米会員制量販店のコストコが24日、沖縄県での初店舗を同県南城市にオープンさせる。国内35店舗目となる沖縄南城倉庫店は那覇市中心部から車で30〜40分かかるが、すでに会員登録の行列ができるなど盛り上がりを見せる。南城市はコストコの出店を「起爆剤」として周辺開発など地域活性化を図る。
「沖縄出店が夢だった。圧倒的な集客力で地域経済を活性化する」。コストコホールセールジャパン(千葉県木更津市)のケン・テリオ日本支社長は16日、開店準備が進む店内で意気込みを語った。
東京ドーム1.3個分、5万9000平方メートルの広大な敷地に1万4000平方メートルの店舗を平屋で建設した。屋外に800台以上の駐車場を設けている。
16日は開業前の平日にもかかわらず、駐車場には多くの車がとまっていた。目的はコストコでの買い物に必要な会員登録だ。開業までに登録すると年会費(個人で4840円〜)が1000円引きになるキャンペーン中で、希望者が行列をつくっていた。
コストコは卸値に近い価格で商品を販売し、年会費を売り上げの柱にしている。会員登録に訪れた同県糸満市在住の30代男性は「仕事でそばを通るので頻繁に来たい」と話した。数は非公表だが、沖縄南城倉庫店の事前登録者数は全国でも上位3位に入るという。
食品や日用品のほか、テレビなどの家電、衣類、医薬品などを扱う。品数はおよそ3400点と一般的な大型スーパーの1割に満たないが、ジャンルは幅広い。「小売りではなくテーマパーク」(小川恭一店長)といい、数十個入りのパンや30個で1セットのトイレットペーパーなど大容量のインパクトも魅力だ。
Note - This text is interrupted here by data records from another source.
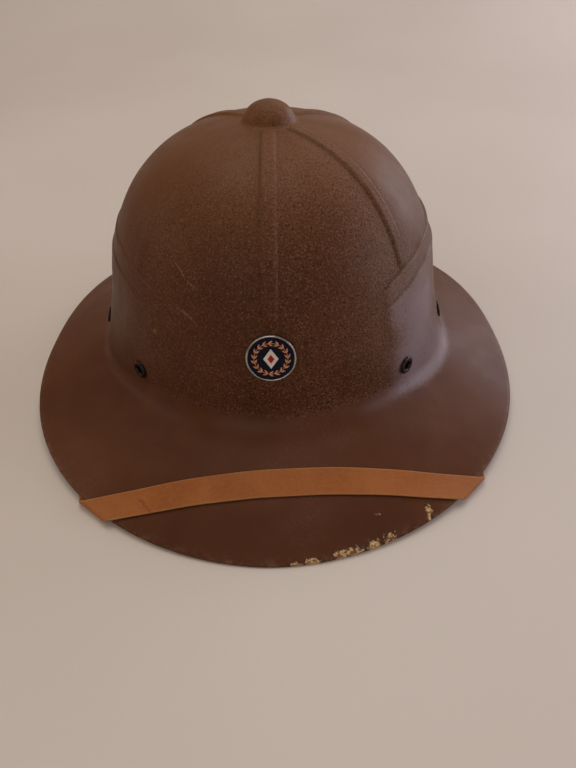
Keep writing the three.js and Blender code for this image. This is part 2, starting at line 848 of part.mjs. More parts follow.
// Shell, with the holes for the eyelets and the badge's post, and worn flat where it rests
let shell = toSolid(makeShell());
for (const frame of eyeletFrames) {
  shell = shell.subtract(toSolid(drill(barrelRadius + clearance), frameMatrix(frame)));
}
shell = shell.subtract(toSolid(drill(badgePostDiameter / 2 + clearance), frameMatrix(badgeFrame)));
const groundDepth = 20;
const ground = new THREE.BoxGeometry(4 * halfBrimWidth, 4 * halfBrimLength, groundDepth);
shell = shell.subtract(toSolid(ground.translate(0, 0, -groundDepth / 2)));
addPart('shell', toGeometry(shell), crownPaint);

for (const [index, eyelet] of eyelets.entries()) {
  addPart(eyelet.name, eyeletGeometry(), darkMetal, frameMatrix(eyeletFrames[index]));
}

addPart('badge_body', badgeBodyGeometry(), silver, frameMatrix(badgeFrame));
const fieldRadius = badgeDiameter / 2 - badgeRimWidth - clearance;
const field = new THREE.CylinderGeometry(fieldRadius, fieldRadius, badgeEnamelThickness, badgeSides)
  .translate(0, (enamelBack + enamelFront) / 2, 0);
addPart('badge_field', field, navyEnamel, frameMatrix(badgeFrame));
addPart('badge_wreath', ornament(wreathShape()), copperEnamel, frameMatrix(badgeFrame));
addPart('badge_lozenge', ornament(lozengeShape()), creamEnamel, frameMatrix(badgeFrame));

const leftStations = leftHalf.stations.slice(1).reverse().map(mirrored);
let strap = toSolid(strapGeometry([...leftStations, ...rightHalf.stations]));
for (const post of posts) {
  strap = strap.subtract(toSolid(drill(postDiameter / 2 + clearance), frameMatrix(post.frame)));
}
addPart('chin_strap', toGeometry(strap), leather);
for (const post of posts) {
  addPart(post.name, postGeometry(), steel, frameMatrix(post.frame));
}

export default parts;
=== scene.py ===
# Looks of the pressed-fibre sun helmet. Named sizes are millimetres in the part's own frame:
# +Z up, the front of the hat towards -Y, the origin on the surface that it rests on.
import math

import bpy
import numpy as np
from mathutils import Matrix, Vector


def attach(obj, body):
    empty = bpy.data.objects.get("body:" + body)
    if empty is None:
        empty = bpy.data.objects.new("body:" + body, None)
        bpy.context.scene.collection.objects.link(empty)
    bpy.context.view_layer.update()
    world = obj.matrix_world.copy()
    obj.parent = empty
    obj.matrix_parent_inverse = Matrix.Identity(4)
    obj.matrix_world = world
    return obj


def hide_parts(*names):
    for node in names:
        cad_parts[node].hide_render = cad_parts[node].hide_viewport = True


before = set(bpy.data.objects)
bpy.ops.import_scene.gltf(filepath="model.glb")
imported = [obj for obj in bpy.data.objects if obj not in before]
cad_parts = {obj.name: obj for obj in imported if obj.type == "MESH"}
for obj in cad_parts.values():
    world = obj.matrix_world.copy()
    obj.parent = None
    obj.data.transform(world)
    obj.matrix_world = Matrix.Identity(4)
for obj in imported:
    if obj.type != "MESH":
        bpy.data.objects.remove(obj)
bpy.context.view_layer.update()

MM = 0.001

# Crown
CROWN_WIDTH = 184.2
CROWN_LENGTH = 206.4
CROWN_HEIGHT = 137.4
CROWN_BASE_HEIGHT = 27.2
CROWN_ROUNDNESS = 2.783
CROWN_FULLNESS = 2.531
CROWN_TAPER = 0.018
HALF_CROWN_WIDTH = CROWN_WIDTH / 2
HALF_CROWN_LENGTH = CROWN_LENGTH / 2

# Foot of the crown
FOOT_FRONT_HEIGHT = 28.3
FOOT_SIDE_HEIGHT = 21.3
FOOT_AZIMUTHS = (15, 60)
FRONT_FILLET_UP = 10
FRONT_FILLET_OUT = 13
SIDE_FILLET_UP = 5
SIDE_FILLET_OUT = 5.5
FILLET_AZIMUTHS = (28, 58)

# Swell of the sides towards the foot
SIDE_SWELL = 8.6
SIDE_SWELL_HEIGHT = 45.5
SIDE_SWELL_POWER = 1.4
SWELL_AZIMUTHS = (34, 72)

# Brim
HALF_BRIM_WIDTH = HALF_CROWN_WIDTH + 47.9
HALF_BRIM_LENGTH = HALF_CROWN_LENGTH + 61.3
RIM_FRONT_HEIGHT = 1.25
RIM_SIDE_HEIGHT = 7.8
RIM_DIP_POWER = 2
RIM_SIDE_ROUNDNESS = 1.91
RIM_FRONT_ROUNDNESS = 2.313
RIM_ROUNDING = 0.8
WALL = 2

# Knob
KNOB_RADIUS = 13.6
KNOB_HEIGHT = 9.4
KNOB_SHOULDER = 2.2
KNOB_FALL = 0.62
KNOB_FOOT_START = 0.95
KNOB_FOOT_RADIUS = 1.22 * KNOB_RADIUS

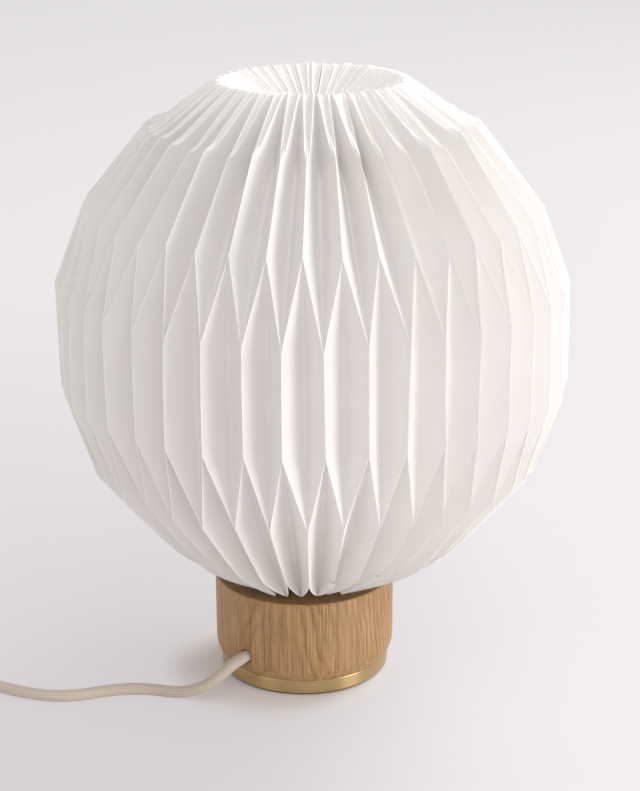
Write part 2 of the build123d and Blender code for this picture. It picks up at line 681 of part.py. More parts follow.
# each spring contact is a foot on the floor of the casing with a blade that stands at its inner end
contact_foot = Box(12.0, CONTACT_WIDTH, CONTACT_THICK)
contact_blade = Box(CONTACT_THICK, CONTACT_WIDTH, 4.8)
contacts = []
for side in (-1, 1):
    contact_frame = Pos(switch_x, SWITCH_Y + CONTACT_Y, SWITCH_WALL)
    foot = contact_frame * Pos(side * 13.0, 0, CONTACT_THICK / 2) * contact_foot
    contacts.append(foot + contact_frame * Pos(side * 7.4, 0, 2.4) * contact_blade)
write("switch_contacts", *contacts)


def coil_path():
    """In along the floor layer, up to the second layer in one half turn, and out again."""
    floor_z, upper_z = CORD_R, CORD_R + COIL_STEP
    radii = [COIL_OUTER_R - k * COIL_STEP / 2 for k in range(COIL_HALF_TURNS)]
    halves = [(radius, floor_z, floor_z) for radius in radii]
    halves.append((radii[-1] - COIL_STEP / 2, floor_z, upper_z))
    halves += [(radius, upper_z, upper_z) for radius in reversed(radii)]
    path = []
    y, onward = SWITCH_Y, 1
    for radius, low, high in halves:
        reach = math.hypot(radius, (high - low) / 2)
        start = (COIL_X, y, low)
        side = (COIL_X - onward * reach, y + onward * radius, (low + high) / 2)
        end = (COIL_X, y + 2 * onward * radius, high)
        path.append(ThreePointArc(start, side, end))
        y += 2 * onward * radius
        onward = -onward
    return path


coil_arcs = coil_path()
coil_start = coil_arcs[0] @ 0
coil_end = coil_arcs[-1] @ 1
print("coil from", coil_start, "to", coil_end, "last way", coil_arcs[-1] % 1)
lead_in = Line(coil_start + Vector(2 * CORD_R, 0, 0), coil_start)
lead_out = Line(coil_end, coil_end + (coil_arcs[-1] % 1) * (2 * CORD_R))
coil_wire = Wire([lead_in.edge(), *[a.edge() for a in coil_arcs], lead_out.edge()])
coil_section = Plane(origin=lead_in @ 0, z_dir=lead_in % 0) * Circle(CORD_R)
coil = sweep(coil_section, path=coil_wire)
print("coil length", round(coil_wire.length, 1), "volume", round(coil.volume))
print("of", round(math.pi * CORD_R**2 * coil_wire.length))
write("cord_coil", coil)

SAMPLES = 1000  # places along the coil, to measure how close it comes to itself
samples = [coil_wire @ (k / SAMPLES) for k in range(SAMPLES + 1)]
apart = int(6 * CORD_R * SAMPLES / coil_wire.length) + 1
least = min(
    (samples[i] - samples[j]).length
    for i in range(SAMPLES + 1)
    for j in range(i + apart, SAMPLES + 1)
)
print("least gap of the coil to itself", round(least - 2 * CORD_R, 2))

coil_in = lead_in @ 0
FROM_SWITCH = [
    (switch_far_x + 5.0, SWITCH_Y, SWITCH_SPLIT_Z),
    (switch_far_x - 7.0, SWITCH_Y, SWITCH_SPLIT_Z),
    (coil_in.X + 11.0, coil_in.Y, coil_in.Z),
    (coil_in.X, coil_in.Y, coil_in.Z),
]
write("cord_from_switch", tube_along(FROM_SWITCH, CORD_R))

# the plug lies flat on the floor beside the coil
plug_z = PLUG_BODY_THICK / 2
coil_out = lead_out @ 1
plug_y = coil_out.Y + 1.0
sleeve_x = coil_out.X + 30.0
TO_PLUG = [
    (coil_out.X, coil_out.Y, coil_out.Z),
    (coil_out.X + 10.0, coil_out.Y, coil_out.Z),
    (coil_out.X + 20.0, plug_y, plug_z),
    (sleeve_x, plug_y, plug_z),
]
write("cord_to_plug", tube_along(TO_PLUG, CORD_R))

plug_body_x = sleeve_x + PLUG_SLEEVE_LENGTH
sleeve = Plane(origin=(sleeve_x, plug_y, plug_z), x_dir=(0, 1, 0), z_dir=(1, 0, 0))
sleeve_foot = sleeve * Pos(0, 0, PLUG_SLEEVE_LENGTH) * Circle(PLUG_SLEEVE_R)
write("plug_sleeve", loft([sleeve * Circle(CORD_R + 0.8), sleeve_foot]))

plug_face_x = plug_body_x + PLUG_BODY_LENGTH
body_outline = [
    (plug_body_x, -PLUG_NECK_WIDTH / 2),
    (plug_body_x + PLUG_SHOULDER, -PLUG_BODY_WIDTH / 2),
    (plug_face_x, -PLUG_BODY_WIDTH / 2),
    (plug_face_x, PLUG_BODY_WIDTH / 2),
    (plug_body_x + PLUG_SHOULDER, PLUG_BODY_WIDTH / 2),
    (plug_body_x, PLUG_NECK_WIDTH / 2),
]
plug_body = extrude(Pos(0, plug_y, 0) * Polygon(*body_outline, align=None), PLUG_BODY_THICK)
plug_body = fillet(plug_body.edges().filter_by(Axis.Z), 2.5)
body_levels = plug_body.edges().group_by(Axis.Z)
plug_body = chamfer(body_levels[0] + body_levels[-1], 1.2)
whole_pin = PLUG_PIN_ROOT + PLUG_PIN_LENGTH
plug_pins = []
for side in (-1, 1):
    pin_frame = Pos(plug_face_x, plug_y + side * PLUG_PIN_SPACING / 2, plug_z) * Rot(0, 90, 0)
    pin = pin_frame * Pos(0, 0, PLUG_PIN_LENGTH - whole_pin / 2) * Cylinder(PLUG_PIN_R, whole_pin)
    plug_pins.append(fillet(pin.edges().sort_by(Axis.X)[-1], 1.2))
    socket = Pos(0, 0, -PLUG_PIN_ROOT / 2) * Cylinder(PLUG_PIN_R, PLUG_PIN_ROOT)
    plug_body -= pin_frame * socket
write("plug_body", plug_body)
write("plug_pins", *plug_pins)
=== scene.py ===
import json
import math
import random

import bmesh
import bpy
from mathutils import Matrix, Vector


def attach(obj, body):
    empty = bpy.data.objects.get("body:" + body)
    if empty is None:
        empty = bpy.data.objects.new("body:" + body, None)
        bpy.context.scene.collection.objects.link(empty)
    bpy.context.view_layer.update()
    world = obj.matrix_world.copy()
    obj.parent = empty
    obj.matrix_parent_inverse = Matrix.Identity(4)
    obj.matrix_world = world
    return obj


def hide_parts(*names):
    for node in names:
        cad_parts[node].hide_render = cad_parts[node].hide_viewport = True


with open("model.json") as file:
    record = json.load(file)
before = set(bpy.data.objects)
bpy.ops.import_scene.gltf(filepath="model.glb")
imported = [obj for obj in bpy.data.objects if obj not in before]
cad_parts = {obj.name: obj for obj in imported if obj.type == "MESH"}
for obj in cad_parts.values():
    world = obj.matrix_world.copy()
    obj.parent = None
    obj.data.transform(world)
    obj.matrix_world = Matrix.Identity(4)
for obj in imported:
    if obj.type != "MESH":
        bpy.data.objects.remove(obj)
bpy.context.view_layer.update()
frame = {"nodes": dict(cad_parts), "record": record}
nodes = frame["nodes"]

# Everything is in metres, in the lamp's own frame: +Z up its axis, -Y the front.
MM = 0.001

# ---------------------------------------------------------------- the camera and the light

PHOTO_HEIGHT = 791  # in pixels, the longer side of the picture
CAMERA_PLACE = (0.0, -0.929, 0.474)
CAMERA_DOWN = math.radians(19.50)
CAMERA_RIGHT = math.radians(0.53)  # turned this far to the right of straight ahead
CAMERA_ROLL = math.radians(-0.29)
FOCAL_PIXELS = 1972.0
SENSOR = 36.0  # in millimetres, along the longer side
NEAREST_SEEN = 0.05

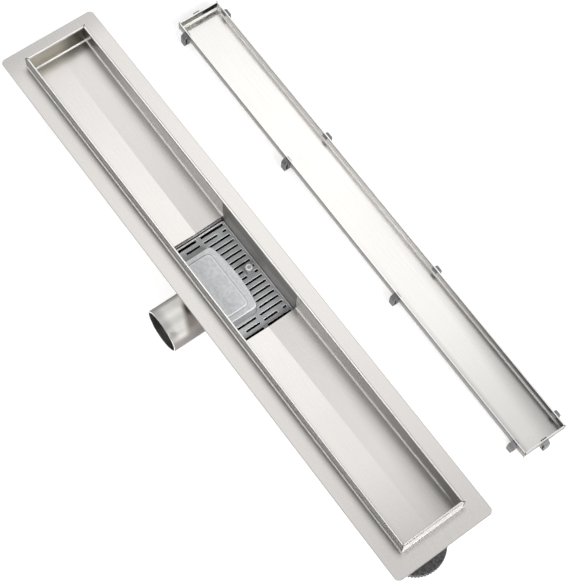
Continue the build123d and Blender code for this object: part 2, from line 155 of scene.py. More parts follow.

地域の雇用促進にも効果がある。コストコは全国一律の賃金基準で、沖縄南城倉庫店の従業員300人は時給1500円以上で採用している(沖縄県の23年度最低賃金は896円)。人材流出を抑制するだけでなく、県外から働き手を呼び込む機会になっている。
サザランド澪さん(28)はコストコへの就職を機に東京から沖縄へ6月に移住した。マリンスポーツ好きで沖縄行きを希望していたが、給与水準がネックだったという。「コストコじゃなかったら大阪の実家に帰っていた」と振り返る。
コストコでは大容量品をはじめ、車で運ぶことを念頭にした商品が多い。沖縄は鉄道網が弱く車移動が中心で、世帯あたりの保有台数はおよそ1.3台と全国平均を上回る。米軍基地があることも特徴で、県民は海外商品になじみがあり、米軍関係者の利用も見込まれている。
ケン・テリオ氏が「地域経済の活性化」と主張した背景には住宅など周辺の開発を促したい意向もある。南城市の人口は4万7000人ほどで、店舗の周辺は未開発のエリアも多い。相乗効果で郊外にある店舗の顧客を増やしていきたい考えだ。
南城市はコストコ出店を契機に周辺を一気に発展させることを目指す。コストコに隣接する市有地の開発事業を公募で募り、4月に岩手県の事業者が代表の企業体と協定を結んだ。26年度にも着工する見通しだ。
もともと店舗周辺のエリアは住宅と畑が中心で商業要素に欠けていた。市の担当者は「コストコのおかげで人の流れが多くなる。誘客力を生かして農家の所得向上につながる取り組みをしたい」と話す。農畜産物を加工して提供する施設やホテルなどを建設する予定だ。
南城市には世界文化遺産の「斎場御嶽(せーふぁうたき)」など沖縄本島を代表する観光地が多い。キッチン付きの宿泊施設が増えており、観光客がコストコを利用してそのまま宿泊するなどのケースが想定される。店舗近くには高速道路のインターチェンジも開設予定で、市は観光分野への波及効果も期待している。